In that spirit I would like to quote a paragraph from Mlilo's e-mail
and contrast it with one that I am about to post on the Communist
University. This is Mlilo's:
"Given
[graduation of South Africans from the University of Life &c], it
is clear that the future of South Africa will be the South African
Communist Party, or a significantly reconfigured African National
Congress which speaks apologetically, forthrightly and consistently
working people’s language in practical terms and in theory abandoning
its broad church characterization. There will be no difference between
the SACP and the ANC. The ideas of the
SACP will be dominant within the ranks of the ANC and its alliance
partners leading to practical demands which require new direction and
character from and on the ANC. The SACP will become the new leader of
the Alliance!"
And
here is one that I have just written, and will soon publish:
"As we become more aware
of what is really happening, it becomes more and more apparent that the
National Democratic Revolution need not be, and should not be, seen as
a regrettable compromise, or as a temporary or an interim measure, or
even as a stage, if a stage means a halt. The National Democratic
Revolution is a positive, revolutionary move forward, and it is the
only direct move forward that is possible in our circumstances, that
can be accomplished in a peaceful, willed and rational way."

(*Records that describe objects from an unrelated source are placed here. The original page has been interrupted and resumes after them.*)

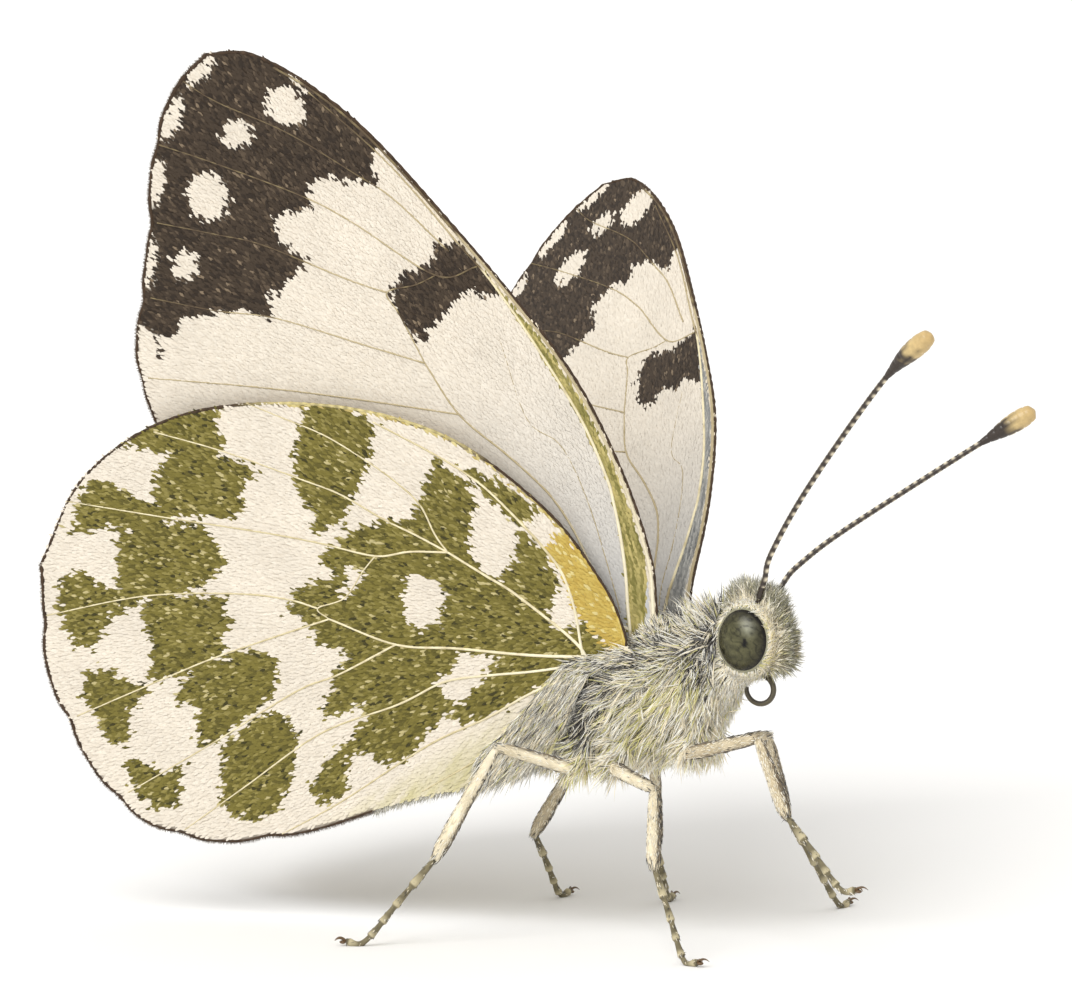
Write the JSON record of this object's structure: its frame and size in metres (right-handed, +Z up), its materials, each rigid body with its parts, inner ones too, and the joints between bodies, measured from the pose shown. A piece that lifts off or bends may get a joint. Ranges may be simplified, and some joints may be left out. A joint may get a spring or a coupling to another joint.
{
  "type": "bath white butterfly",
  "caption": "Life-size still model of a white butterfly with green-mottled hindwings, standing with its wings half raised.",
  "frame": {"origin": "on the floor, under the middle of the bounding box", "axes": "+X the way the butterfly faces, +Y to its left, +Z up from the floor"},
  "size_m": [0.0314, 0.0258, 0.0294],
  "materials": {
    "wing": "matt overlapping scales, cream with olive and umber marks",
    "fur": "long silky hair, grey, cream and pale green",
    "leg": "flat cream scales over brown",
    "horn": "satin dark horn",
    "eye": "glossy olive compound eye"
  },
  "bodies": {
    "root": {"head": "fur", "thorax": "fur", "abdomen": "fur", "palp_right": "fur", "palp_left": "fur", "eye_right": "eye", "eye_left": "eye", "proboscis": "horn", "antenna_right": "horn", "antenna_left": "horn", "forewing_right": "wing", "forewing_left": "wing", "hindwing_right": "wing", "hindwing_left": "wing", "femur_right_front": "leg", "femur_right_mid": "leg", "femur_right_hind": "leg", "femur_left_front": "leg", "femur_left_mid": "leg", "femur_left_hind": "leg", "tibia_right_front": "leg", "tibia_right_mid": "leg", "tibia_right_hind": "leg", "tibia_left_front": "leg", "tibia_left_mid": "leg", "tibia_left_hind": "leg", "tarsus_right_front": "leg", "tarsus_right_mid": "leg", "tarsus_right_hind": "leg", "tarsus_left_front": "leg", "tarsus_left_mid": "leg", "tarsus_left_hind": "leg"}
  },
  "joints": []
}
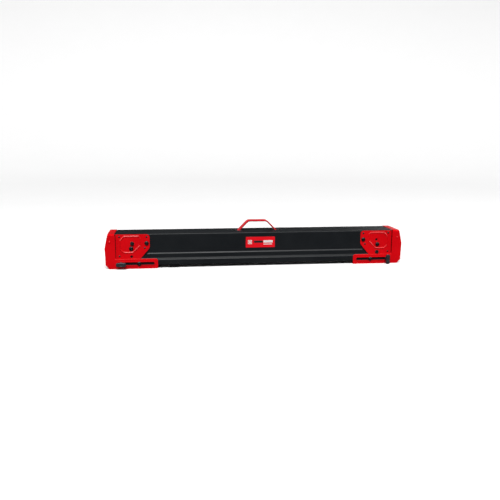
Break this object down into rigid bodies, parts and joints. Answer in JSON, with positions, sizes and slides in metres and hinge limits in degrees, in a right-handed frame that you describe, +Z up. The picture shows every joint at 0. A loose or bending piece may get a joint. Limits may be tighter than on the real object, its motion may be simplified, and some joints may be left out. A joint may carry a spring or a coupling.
{
  "type": "folding tool stand",
  "caption": "Carry beam with legs that fold into a channel, pull-out end brackets and a strap, used to stand a tile cutter on.",
  "frame": {"origin": "middle of the box's underside, on the plane that the end brackets rest on", "axes": "+X along the beam to the right-hand end, -Y the front with the label plate, +Z up to the carrying strap"},
  "size_m": [1.2, 0.1856, 0.179],
  "materials": {
    "red_coat": "satin red powder coat",
    "black_coat": "fine satin black powder coat",
    "leg_coat": "satin black tube enamel",
    "zinc": "zinc plated pressed steel",
    "bright_steel": "bright plated turned steel",
    "black_oxide": "black oxide screw",
    "knob_plastic": "moulded glass-filled nylon, fine texture",
    "boot_rubber": "moulded rubber",
    "strap_web": "rubber-backed woven strap",
    "label": null
  },
  "bodies": {
    "beam": {"beam_channel": "black_coat", "side_plate_front_left": "red_coat", "side_plate_front_right": "red_coat", "side_plate_back_left": "red_coat", "side_plate_back_right": "red_coat", "plate_rivets_front": "black_oxide", "plate_rivets_back": "black_oxide", "hub_carrier_left": "zinc", "hub_carrier_right": "zinc", "carrier_bolts": "black_oxide", "carrier_nuts": "zinc", "pivot_bolts": "black_oxide", "pivot_nuts": "zinc", "hinge_pins": "bright_steel", "guide_bolts": "black_oxide", "guide_nuts": "zinc", "clamp_studs": "bright_steel", "label_plate": "label", "handle_strap": "strap_web", "handle_end_plates": "black_oxide", "handle_screws": "black_oxide", "handle_nuts": "zinc", "strap_bezels": "knob_plastic", "stow_clips": "black_oxide", "stow_clip_rivets": "black_oxide"},
    "bracket_left": {"end_bracket_left": "red_coat", "end_cap_rivets_left": "red_coat"},
    "bracket_right": {"end_bracket_right": "red_coat", "end_cap_rivets_right": "red_coat"},
    "leg_front_left": {"leg_tube_front_left": "leg_coat", "leg_knuckle_front_left": "zinc", "foot_boot_front_left": "boot_rubber"},
    "button_front_left": {"snap_button_front_left": "bright_steel", "button_spring_front_left": "zinc"},
    "wing_knob_front_left": {"knob_front_left": "knob_plastic"},
    "leg_back_left": {"leg_tube_back_left": "leg_coat", "leg_knuckle_back_left": "zinc", "foot_boot_back_left": "boot_rubber"},
    "button_back_left": {"snap_button_back_left": "bright_steel", "button_spring_back_left": "zinc"},
    "wing_knob_back_left": {"knob_back_left": "knob_plastic"},
    "leg_front_right": {"leg_tube_front_right": "leg_coat", "leg_knuckle_front_right": "zinc", "foot_boot_front_right": "boot_rubber"},
    "button_front_right": {"snap_button_front_right": "bright_steel", "button_spring_front_right": "zinc"},
    "wing_knob_front_right": {"knob_front_right": "knob_plastic"},
    "leg_back_right": {"leg_tube_back_right": "leg_coat", "leg_knuckle_back_right": "zinc", "foot_boot_back_right": "boot_rubber"},
    "button_back_right": {"snap_button_back_right": "bright_steel", "button_spring_back_right": "zinc"},
    "wing_knob_back_right": {"knob_back_right": "knob_plastic"}
  },
  "joints": [
    {"name": "bracket_slide_left", "type": "slide", "parent": "beam", "child": "bracket_left", "axis": [-1, 0, 0], "range_m": [0, 0.05]},
    {"name": "bracket_slide_right", "type": "slide", "parent": "beam", "child": "bracket_right", "axis": [1, 0, 0], "range_m": [0, 0.05]},
    {"name": "leg_swing_front_left", "type": "hinge", "parent": "beam", "child": "leg_front_left", "pos_m": [-0.498, -0.028, 0.09], "axis": [0, 0.9703, -0.2419], "range_deg": [0, 101]},
    {"name": "button_press_front_left", "type": "slide", "parent": "leg_front_left", "child": "button_front_left", "axis": [0, -0.9703, 0.2419], "range_m": [-0.004, 0], "stiffness_N_per_m": 600, "springref_m": 0.002, "deforming": ["button_spring_front_left"]},
    {"name": "knob_turn_front_left", "type": "hinge", "parent": "beam", "child": "wing_knob_front_left", "pos_m": [-0.538, -0.0708, 0.0205], "axis": [0, -1, 0], "range_deg": [-180, 180]},
    {"name": "leg_swing_back_left", "type": "hinge", "parent": "beam", "child": "leg_back_left", "pos_m": [-0.498, 0.028, 0.09], "axis": [0, 0.9703, 0.2419], "range_deg": [0, 101]},
    {"name": "button_press_back_left", "type": "slide", "parent": "leg_back_left", "child": "button_back_left", "axis": [0, 0.9703, 0.2419], "range_m": [-0.004, 0], "stiffness_N_per_m": 600, "springref_m": 0.002, "deforming": ["button_spring_back_left"]},
    {"name": "knob_turn_back_left", "type": "hinge", "parent": "beam", "child": "wing_knob_back_left", "pos_m": [-0.538, 0.0708, 0.0205], "axis": [0, 1, 0], "range_deg": [-180, 180]},
    {"name": "leg_swing_front_right", "type": "hinge", "parent": "beam", "child": "leg_front_right", "pos_m": [0.498, -0.017, 0.0375], "axis": [0, -0.9703, 0.2419], "range_deg": [0, 101]},
    {"name": "button_press_front_right", "type": "slide", "parent": "leg_front_right", "child": "button_front_right", "axis": [0, -0.9703, 0.2419], "range_m": [-0.004, 0], "stiffness_N_per_m": 600, "springref_m": 0.002, "deforming": ["button_spring_front_right"]},
    {"name": "knob_turn_front_right", "type": "hinge", "parent": "beam", "child": "wing_knob_front_right", "pos_m": [0.538, -0.0708, 0.0205], "axis": [0, -1, 0], "range_deg": [-180, 180]},
    {"name": "leg_swing_back_right", "type": "hinge", "parent": "beam", "child": "leg_back_right", "pos_m": [0.498, 0.017, 0.0375], "axis": [0, -0.9703, -0.2419], "range_deg": [0, 101]},
    {"name": "button_press_back_right", "type": "slide", "parent": "leg_back_right", "child": "button_back_right", "axis": [0, 0.9703, 0.2419], "range_m": [-0.004, 0], "stiffness_N_per_m": 600, "springref_m": 0.002, "deforming": ["button_spring_back_right"]},
    {"name": "knob_turn_back_right", "type": "hinge", "parent": "beam", "child": "wing_knob_back_right", "pos_m": [0.538, 0.0708, 0.0205], "axis": [0, 1, 0], "range_deg": [-180, 180]}
  ]
}
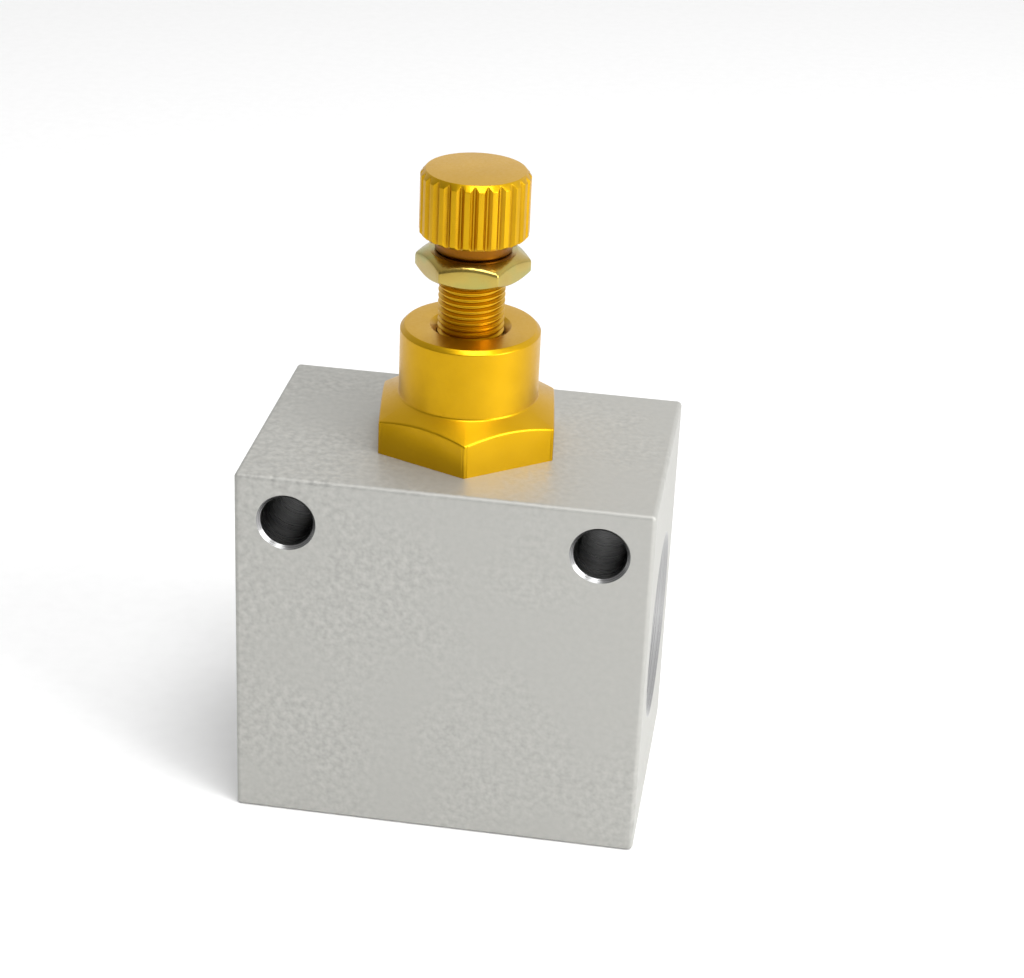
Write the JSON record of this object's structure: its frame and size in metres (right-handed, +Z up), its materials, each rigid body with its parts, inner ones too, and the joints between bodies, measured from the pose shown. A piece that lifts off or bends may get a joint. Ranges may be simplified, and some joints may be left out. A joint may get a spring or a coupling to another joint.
{
  "type": "flow control valve",
  "caption": "In-line one-way flow control valve: aluminium block with end ports, cross mounting holes, and a gold throttle spindle with knurled knob and lock nut.",
  "frame": {"origin": "centre of the block's bottom face", "axes": "+X from the left port to the right port, the free-flow direction; +Y from the front face to the back face, along the mounting holes; +Z up along the spindle axis, towards the knob"},
  "size_m": [0.05, 0.0336, 0.0805],
  "materials": {
    "body_aluminium": "sandblasted, clear anodised",
    "gold_brass": "turned brass with a gold lacquer",
    "plain_brass": "turned",
    "zinc_steel": "yellow zinc plated",
    "steel": "ground",
    "spring_steel": "drawn wire",
    "nitrile": "matt"
  },
  "bodies": {
    "housing": {"valve_body": "body_aluminium", "bonnet": "gold_brass", "bonnet_seal": "nitrile", "seat_ring": "plain_brass", "seat_o_ring": "nitrile", "check_spring": "spring_steel"},
    "needle": {"throttle_needle": "steel"},
    "spindle": {"throttle_spindle": "gold_brass", "control_knob": "gold_brass", "spindle_o_ring_lower": "nitrile", "spindle_o_ring_upper": "nitrile", "needle_clip": "spring_steel"},
    "nut": {"lock_nut": "zinc_steel"},
    "check": {"check_poppet": "plain_brass", "check_seal": "nitrile", "seal_retainer": "plain_brass"}
  },
  "joints": [
    {"name": "stem_lift", "type": "slide", "parent": "housing", "child": "needle", "axis": [0, 0, 1], "range_m": [0, 0.006]},
    {"name": "stem_turn", "type": "hinge", "parent": "needle", "child": "spindle", "pos_m": [0, 0, 0.06], "axis": [0, 0, 1], "range_deg": [0, 2880]},
    {"name": "nut_travel", "type": "slide", "parent": "housing", "child": "nut", "axis": [0, 0, 1], "range_m": [-0.0063, 0]},
    {"name": "check_lift", "type": "slide", "parent": "housing", "child": "check", "axis": [0, 0, 1], "range_m": [0, 0.0024], "stiffness_N_per_m": 300, "springref_m": -0.004, "deforming": ["check_spring"]}
  ],
  "couplings": [
    {"joint": "stem_turn", "follows": "stem_lift", "rad_per_m": 8377.6}
  ]
}
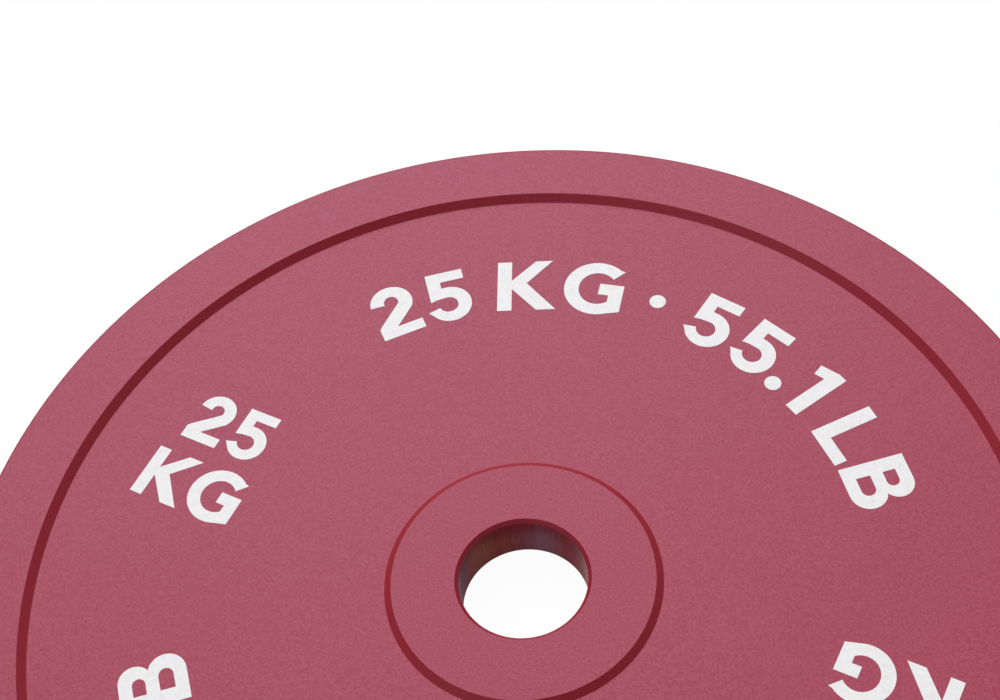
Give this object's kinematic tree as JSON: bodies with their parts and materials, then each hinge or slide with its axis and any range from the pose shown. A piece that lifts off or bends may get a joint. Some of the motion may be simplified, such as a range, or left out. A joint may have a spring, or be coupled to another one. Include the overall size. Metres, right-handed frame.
{
  "type": "calibrated powerlifting plate",
  "caption": "Thin round weight plate with a raised rim, a recessed field, a raised hub and a round bore, and calibration pockets closed by hex-socket plugs in its back.",
  "frame": {"origin": "on the bore's axis, level with the back face of the rim, which is the plane that the plate rests on", "axes": "+Z along the bore's axis, out of the printed front face; +Y towards the top of the print; +X to the right of the print"},
  "size_m": [0.45, 0.45, 0.0246],
  "materials": {
    "paint": "satin red paint over machined steel, bare in the bore",
    "plug": "zinc plated steel",
    "trim": "plain punched steel"
  },
  "bodies": {
    "root": {"plate_body": "paint", "calibration_plug_1": "plug", "trim_disc_1a": "trim", "trim_disc_1b": "trim", "trim_disc_1c": "trim", "trim_disc_1d": "trim", "calibration_plug_2": "plug", "trim_disc_2a": "trim", "trim_disc_2b": "trim", "trim_disc_2c": "trim", "trim_disc_2d": "trim", "calibration_plug_3": "plug", "trim_disc_3a": "trim", "trim_disc_3b": "trim", "trim_disc_3c": "trim", "trim_disc_3d": "trim", "calibration_plug_4": "plug", "trim_disc_4a": "trim", "trim_disc_4b": "trim", "trim_disc_4c": "trim", "trim_disc_4d": "trim"}
  },
  "joints": []
}
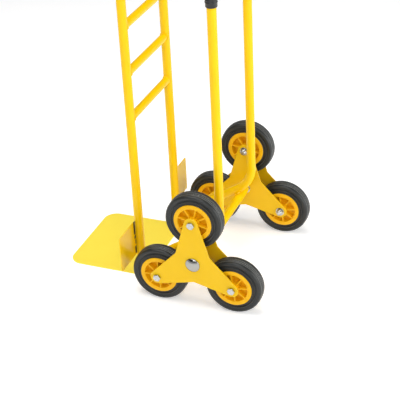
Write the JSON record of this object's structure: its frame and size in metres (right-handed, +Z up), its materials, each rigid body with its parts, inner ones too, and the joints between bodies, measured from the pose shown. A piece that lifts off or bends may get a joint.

If you read the full course you will see that I locate the
origin of the NDR (I am not the only one to have done so) in 1920 in
Lenin's speech to the 2nd Congress of the Communist International, on
the National and Colonial Question. So the NDR is nothing if not a
Communist project, but at the same time it proposes an alliance of
classes, and then there must be a vehicle for the political _expression_
of that alliance, which in our
case is the ANC, because of the
history, which is also recounted in the Generic Course. Suffice it to
say, in that regard, that the NDR exists by design and not by accident,
and that the SACP has no reason, now, to go into competition with
something that it built up deliberately over so many decades.
What one has to look at, always, is the disposition of the classes that
exist within every country, and to know that the relative strength of
these classes is constantly changing. It is not so much that the
University of Life teaches people new subjective lessons. Paulo Freire
says that the opposite is the case. But that is another discussion.
The point is that the facts change. The objective reality changes. The
balance of class forces, generated by the mode of production, changes.
But how quickly? Quantitative change is an indefinite thing. It's one
of those things like: "How long is a piece of string?" The Chinese
delegation said yesterday that they reckon to achieve socialism in 400
years time, precisely! I thought that was remarkable, but what is clear
is that the Chinese have their eye on the ball in terms of class
formation.
It is never a matter of which political institution wins an imaginary
contest for "power". I am afraid that concept has more to do with the
bourgeois way of politics than with our revolutionary one. It is a
matter of class dynamics, not party dynamics.